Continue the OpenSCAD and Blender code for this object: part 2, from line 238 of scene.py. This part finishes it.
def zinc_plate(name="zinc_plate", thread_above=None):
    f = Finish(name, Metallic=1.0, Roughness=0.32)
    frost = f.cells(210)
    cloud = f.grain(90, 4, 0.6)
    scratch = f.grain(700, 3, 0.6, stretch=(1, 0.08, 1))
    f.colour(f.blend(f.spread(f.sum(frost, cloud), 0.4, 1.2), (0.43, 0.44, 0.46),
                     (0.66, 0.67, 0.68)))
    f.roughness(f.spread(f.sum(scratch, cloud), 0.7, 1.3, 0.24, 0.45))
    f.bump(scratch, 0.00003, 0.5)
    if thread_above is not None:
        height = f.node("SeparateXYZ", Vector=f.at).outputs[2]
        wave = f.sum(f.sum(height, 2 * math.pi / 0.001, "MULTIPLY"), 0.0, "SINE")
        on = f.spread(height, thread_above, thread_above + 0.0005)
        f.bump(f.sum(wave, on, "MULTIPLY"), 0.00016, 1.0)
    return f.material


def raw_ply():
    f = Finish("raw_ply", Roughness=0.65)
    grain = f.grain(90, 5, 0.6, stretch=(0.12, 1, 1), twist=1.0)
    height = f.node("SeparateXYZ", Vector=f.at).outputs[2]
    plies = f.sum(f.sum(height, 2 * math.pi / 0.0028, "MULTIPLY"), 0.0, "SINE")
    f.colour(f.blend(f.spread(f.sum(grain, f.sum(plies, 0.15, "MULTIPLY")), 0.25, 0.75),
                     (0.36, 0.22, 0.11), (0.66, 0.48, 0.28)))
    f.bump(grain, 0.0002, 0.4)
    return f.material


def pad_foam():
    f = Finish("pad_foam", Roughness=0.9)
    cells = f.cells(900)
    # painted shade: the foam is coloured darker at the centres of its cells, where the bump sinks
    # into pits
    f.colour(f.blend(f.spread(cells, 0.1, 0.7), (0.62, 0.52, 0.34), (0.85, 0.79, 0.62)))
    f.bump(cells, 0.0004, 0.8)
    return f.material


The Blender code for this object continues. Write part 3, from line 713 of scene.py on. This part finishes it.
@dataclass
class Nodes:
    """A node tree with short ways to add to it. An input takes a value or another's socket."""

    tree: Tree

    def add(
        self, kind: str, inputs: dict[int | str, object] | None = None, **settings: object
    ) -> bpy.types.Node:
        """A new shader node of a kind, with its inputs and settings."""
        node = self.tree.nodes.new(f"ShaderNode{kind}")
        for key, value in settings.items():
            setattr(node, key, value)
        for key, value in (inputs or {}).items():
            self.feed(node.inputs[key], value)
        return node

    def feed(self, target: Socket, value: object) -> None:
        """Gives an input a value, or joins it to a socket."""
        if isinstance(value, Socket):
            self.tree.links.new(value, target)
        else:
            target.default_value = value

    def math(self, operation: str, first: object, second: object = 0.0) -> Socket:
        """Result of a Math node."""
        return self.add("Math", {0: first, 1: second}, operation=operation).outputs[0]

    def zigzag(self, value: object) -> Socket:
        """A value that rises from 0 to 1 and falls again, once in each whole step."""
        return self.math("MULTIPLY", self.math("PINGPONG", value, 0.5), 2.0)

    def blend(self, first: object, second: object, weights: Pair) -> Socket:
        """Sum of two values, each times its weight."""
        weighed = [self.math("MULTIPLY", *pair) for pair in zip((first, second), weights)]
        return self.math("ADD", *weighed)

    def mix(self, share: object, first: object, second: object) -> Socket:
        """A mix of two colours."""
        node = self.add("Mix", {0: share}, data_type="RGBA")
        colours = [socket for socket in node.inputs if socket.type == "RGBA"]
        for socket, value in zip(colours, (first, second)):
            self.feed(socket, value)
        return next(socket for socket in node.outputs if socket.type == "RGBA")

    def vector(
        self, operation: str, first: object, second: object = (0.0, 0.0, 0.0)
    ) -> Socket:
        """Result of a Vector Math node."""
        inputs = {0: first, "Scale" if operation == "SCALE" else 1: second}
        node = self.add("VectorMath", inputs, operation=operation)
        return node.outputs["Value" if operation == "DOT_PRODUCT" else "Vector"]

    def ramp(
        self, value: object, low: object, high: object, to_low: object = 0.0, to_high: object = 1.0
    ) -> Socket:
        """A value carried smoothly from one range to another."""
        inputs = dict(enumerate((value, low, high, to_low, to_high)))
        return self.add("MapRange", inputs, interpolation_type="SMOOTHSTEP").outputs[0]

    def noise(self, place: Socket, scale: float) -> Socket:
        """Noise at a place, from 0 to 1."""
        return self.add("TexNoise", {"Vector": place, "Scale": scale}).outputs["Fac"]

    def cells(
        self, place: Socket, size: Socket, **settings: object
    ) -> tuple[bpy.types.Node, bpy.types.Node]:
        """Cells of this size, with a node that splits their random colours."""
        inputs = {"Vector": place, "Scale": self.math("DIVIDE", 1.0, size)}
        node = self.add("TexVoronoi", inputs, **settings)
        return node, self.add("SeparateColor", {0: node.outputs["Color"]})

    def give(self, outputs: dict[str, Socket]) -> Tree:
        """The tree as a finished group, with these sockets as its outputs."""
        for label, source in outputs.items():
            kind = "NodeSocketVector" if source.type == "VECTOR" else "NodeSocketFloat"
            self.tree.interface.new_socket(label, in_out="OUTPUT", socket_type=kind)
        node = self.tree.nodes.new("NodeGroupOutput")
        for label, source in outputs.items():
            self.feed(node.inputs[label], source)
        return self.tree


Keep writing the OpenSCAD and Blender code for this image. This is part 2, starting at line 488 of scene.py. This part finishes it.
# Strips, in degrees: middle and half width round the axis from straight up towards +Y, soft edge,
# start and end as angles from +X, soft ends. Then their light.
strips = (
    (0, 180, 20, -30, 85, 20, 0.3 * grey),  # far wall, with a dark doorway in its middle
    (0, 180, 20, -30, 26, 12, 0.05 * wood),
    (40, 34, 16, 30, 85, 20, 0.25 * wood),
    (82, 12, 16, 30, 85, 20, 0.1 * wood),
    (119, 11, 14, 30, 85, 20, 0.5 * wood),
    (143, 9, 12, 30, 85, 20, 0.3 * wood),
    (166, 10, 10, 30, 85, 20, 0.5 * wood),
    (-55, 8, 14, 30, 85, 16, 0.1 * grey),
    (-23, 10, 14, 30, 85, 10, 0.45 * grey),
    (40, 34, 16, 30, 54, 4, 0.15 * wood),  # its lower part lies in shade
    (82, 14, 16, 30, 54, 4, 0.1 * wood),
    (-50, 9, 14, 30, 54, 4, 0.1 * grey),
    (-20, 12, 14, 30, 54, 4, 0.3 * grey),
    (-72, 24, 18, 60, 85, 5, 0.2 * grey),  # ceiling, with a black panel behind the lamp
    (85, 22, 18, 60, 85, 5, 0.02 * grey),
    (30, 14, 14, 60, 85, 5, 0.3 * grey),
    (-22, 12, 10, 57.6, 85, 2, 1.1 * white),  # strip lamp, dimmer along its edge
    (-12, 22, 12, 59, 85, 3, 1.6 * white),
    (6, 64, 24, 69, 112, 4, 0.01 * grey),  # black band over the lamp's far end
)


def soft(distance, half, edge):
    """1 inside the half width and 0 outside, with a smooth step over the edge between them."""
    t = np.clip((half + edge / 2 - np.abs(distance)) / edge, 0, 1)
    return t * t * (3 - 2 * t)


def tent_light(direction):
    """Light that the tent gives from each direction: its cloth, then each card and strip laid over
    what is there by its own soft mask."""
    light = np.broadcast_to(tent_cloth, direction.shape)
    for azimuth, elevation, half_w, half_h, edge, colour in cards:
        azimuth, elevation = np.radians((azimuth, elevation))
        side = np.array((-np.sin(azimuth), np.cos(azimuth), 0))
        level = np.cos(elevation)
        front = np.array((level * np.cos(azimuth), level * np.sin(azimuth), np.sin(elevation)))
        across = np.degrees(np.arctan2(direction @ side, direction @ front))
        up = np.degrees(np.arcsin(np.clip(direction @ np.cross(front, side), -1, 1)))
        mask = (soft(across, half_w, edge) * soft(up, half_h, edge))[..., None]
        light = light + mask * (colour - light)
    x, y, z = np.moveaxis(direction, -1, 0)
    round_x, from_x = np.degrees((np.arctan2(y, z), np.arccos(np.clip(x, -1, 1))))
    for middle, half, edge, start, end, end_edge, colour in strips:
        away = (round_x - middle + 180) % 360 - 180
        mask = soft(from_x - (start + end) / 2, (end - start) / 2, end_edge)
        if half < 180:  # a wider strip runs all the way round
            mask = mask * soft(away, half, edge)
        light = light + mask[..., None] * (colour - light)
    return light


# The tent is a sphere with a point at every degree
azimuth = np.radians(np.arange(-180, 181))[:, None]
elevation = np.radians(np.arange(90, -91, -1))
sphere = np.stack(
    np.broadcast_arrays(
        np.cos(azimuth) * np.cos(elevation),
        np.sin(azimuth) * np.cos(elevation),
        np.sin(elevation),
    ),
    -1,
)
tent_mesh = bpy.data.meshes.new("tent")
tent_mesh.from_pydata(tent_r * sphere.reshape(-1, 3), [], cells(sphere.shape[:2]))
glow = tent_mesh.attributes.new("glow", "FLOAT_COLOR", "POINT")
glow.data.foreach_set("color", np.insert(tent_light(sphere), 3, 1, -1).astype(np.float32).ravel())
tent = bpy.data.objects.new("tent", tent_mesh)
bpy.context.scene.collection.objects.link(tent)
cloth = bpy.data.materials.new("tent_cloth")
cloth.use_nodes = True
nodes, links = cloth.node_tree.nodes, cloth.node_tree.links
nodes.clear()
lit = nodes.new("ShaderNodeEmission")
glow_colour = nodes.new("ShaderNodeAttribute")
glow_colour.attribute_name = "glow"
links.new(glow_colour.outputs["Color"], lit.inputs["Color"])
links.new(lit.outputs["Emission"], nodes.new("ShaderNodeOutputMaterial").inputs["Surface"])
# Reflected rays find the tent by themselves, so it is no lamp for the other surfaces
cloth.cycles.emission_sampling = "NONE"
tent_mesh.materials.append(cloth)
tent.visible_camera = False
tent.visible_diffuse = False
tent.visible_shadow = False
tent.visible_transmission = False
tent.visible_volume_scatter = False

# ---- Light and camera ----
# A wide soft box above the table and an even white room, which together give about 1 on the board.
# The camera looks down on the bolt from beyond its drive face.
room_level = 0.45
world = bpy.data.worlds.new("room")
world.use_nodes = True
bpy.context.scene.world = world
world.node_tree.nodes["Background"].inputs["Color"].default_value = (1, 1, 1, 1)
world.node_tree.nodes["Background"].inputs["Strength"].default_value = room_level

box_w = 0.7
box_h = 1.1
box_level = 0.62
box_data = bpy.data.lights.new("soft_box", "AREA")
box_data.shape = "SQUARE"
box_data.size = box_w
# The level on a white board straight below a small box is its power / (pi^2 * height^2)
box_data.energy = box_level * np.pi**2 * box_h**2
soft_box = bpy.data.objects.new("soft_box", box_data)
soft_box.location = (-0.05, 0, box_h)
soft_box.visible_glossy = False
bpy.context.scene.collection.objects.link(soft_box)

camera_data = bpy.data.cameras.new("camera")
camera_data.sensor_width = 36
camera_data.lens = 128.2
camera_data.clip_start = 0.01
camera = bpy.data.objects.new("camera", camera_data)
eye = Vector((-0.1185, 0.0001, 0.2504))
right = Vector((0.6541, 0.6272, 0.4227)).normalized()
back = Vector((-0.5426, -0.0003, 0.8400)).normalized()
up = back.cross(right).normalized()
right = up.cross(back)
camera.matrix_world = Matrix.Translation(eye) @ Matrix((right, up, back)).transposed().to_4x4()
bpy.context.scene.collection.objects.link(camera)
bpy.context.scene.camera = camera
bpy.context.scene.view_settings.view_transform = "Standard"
+ + + +
Do this -> Extract exactly and only these lines: the line containing "Keep writing the", the line containing "return t * t * (3 - 2 * t)", and every line between them.

Answer to the problem ->
Keep writing the OpenSCAD and Blender code for this image. This is part 2, starting at line 488 of scene.py. This part finishes it.
# Strips, in degrees: middle and half width round the axis from straight up towards +Y, soft edge,
# start and end as angles from +X, soft ends. Then their light.
strips = (
    (0, 180, 20, -30, 85, 20, 0.3 * grey),  # far wall, with a dark doorway in its middle
    (0, 180, 20, -30, 26, 12, 0.05 * wood),
    (40, 34, 16, 30, 85, 20, 0.25 * wood),
    (82, 12, 16, 30, 85, 20, 0.1 * wood),
    (119, 11, 14, 30, 85, 20, 0.5 * wood),
    (143, 9, 12, 30, 85, 20, 0.3 * wood),
    (166, 10, 10, 30, 85, 20, 0.5 * wood),
    (-55, 8, 14, 30, 85, 16, 0.1 * grey),
    (-23, 10, 14, 30, 85, 10, 0.45 * grey),
    (40, 34, 16, 30, 54, 4, 0.15 * wood),  # its lower part lies in shade
    (82, 14, 16, 30, 54, 4, 0.1 * wood),
    (-50, 9, 14, 30, 54, 4, 0.1 * grey),
    (-20, 12, 14, 30, 54, 4, 0.3 * grey),
    (-72, 24, 18, 60, 85, 5, 0.2 * grey),  # ceiling, with a black panel behind the lamp
    (85, 22, 18, 60, 85, 5, 0.02 * grey),
    (30, 14, 14, 60, 85, 5, 0.3 * grey),
    (-22, 12, 10, 57.6, 85, 2, 1.1 * white),  # strip lamp, dimmer along its edge
    (-12, 22, 12, 59, 85, 3, 1.6 * white),
    (6, 64, 24, 69, 112, 4, 0.01 * grey),  # black band over the lamp's far end
)


def soft(distance, half, edge):
    """1 inside the half width and 0 outside, with a smooth step over the edge between them."""
    t = np.clip((half + edge / 2 - np.abs(distance)) / edge, 0, 1)
    return t * t * (3 - 2 * t)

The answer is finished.